For more than 40 years, Visual Artist Caryl Henry Alexander has collaborated with multigenerational, multicultural, and interfaith communities to design and implement community-centered public art projects.
With a deep focus on culture, environment, and nature, Caryl’s work explores the connections between people and our environment, collectively weaving stories through visual-based creative expression.
In the studio, her work spans painting, printmaking, papermaking, textiles, installations, and sculpture, often incorporating repurposed materials and natural plant elements.
In the community, she engages as a visual artist, curator, lecturer, and activist, using art to foster collective creative vision and action.
From her perspective as a visual artist and herbalist, the Hazel Crest Open Lands Project is an excellent and valuable asset to the community. I am inspired to present three ideas to you that engage the land and the arts in lifting up the efforts that have already been successfully achieved at the site. My ideas are centered on the power of nature to help us relax and remember ourselves.
Join the artist as she gathers natural elements to build the mandala project: rocks, twigs, branches, grass, etc, flora, and leaves.

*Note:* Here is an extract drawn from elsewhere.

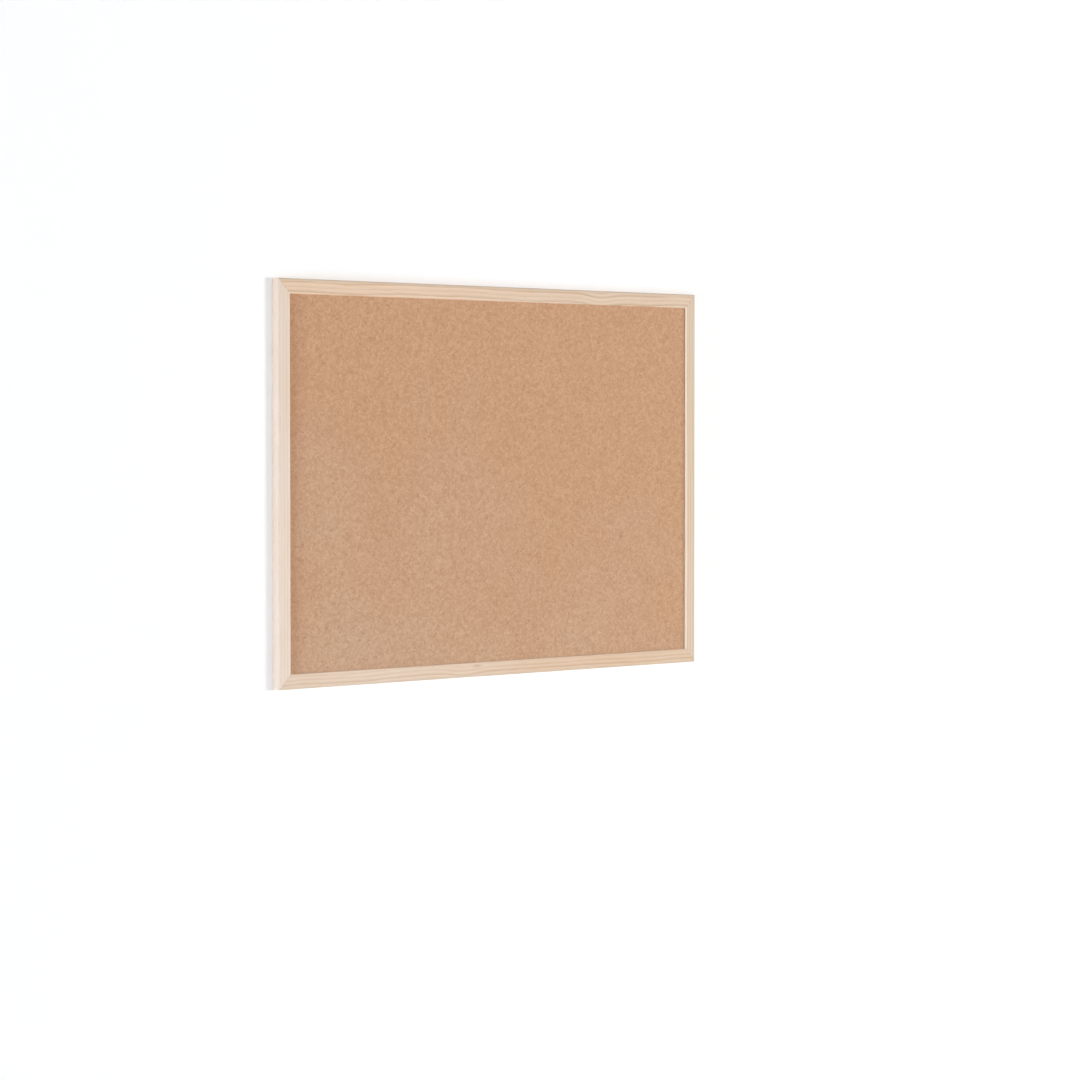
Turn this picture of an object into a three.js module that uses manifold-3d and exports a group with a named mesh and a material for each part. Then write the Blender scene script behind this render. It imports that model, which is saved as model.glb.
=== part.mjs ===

August 8: Visit the land and design the mandala
August 9:Hazel Crest Family Mandala Build, 11am-1pm at the gathering space
Full Moon Social Mandala Ceremony 7:30pm -10:00pm
August 10: The artist will be documenting the mandala and traveling.
Project History:
Hazel Crest Open Lands Arboretum received ArbNet Level II Accreditation in 2019. The Hazel
Crest Open Lands Area totals 53 acres along Kedzie Avenue between 172nd Street. The
Open Lands Commission is evolving to be more than just about transforming the Open Lands
from an invasive brush-infested jungle into an enjoyable woodland. They have added more
educational presentations and guest speakers at Commission meetings, embraced other
cultures, and experimented with Climate Change Projects with the U.S. Forest Service, and
Morton Arboretum. (Some would brag about their education sessions and research projects to
get into the Level III area.) Not only has the commission labeled hundreds of trees, but they
have also identified and cataloged different species of trees.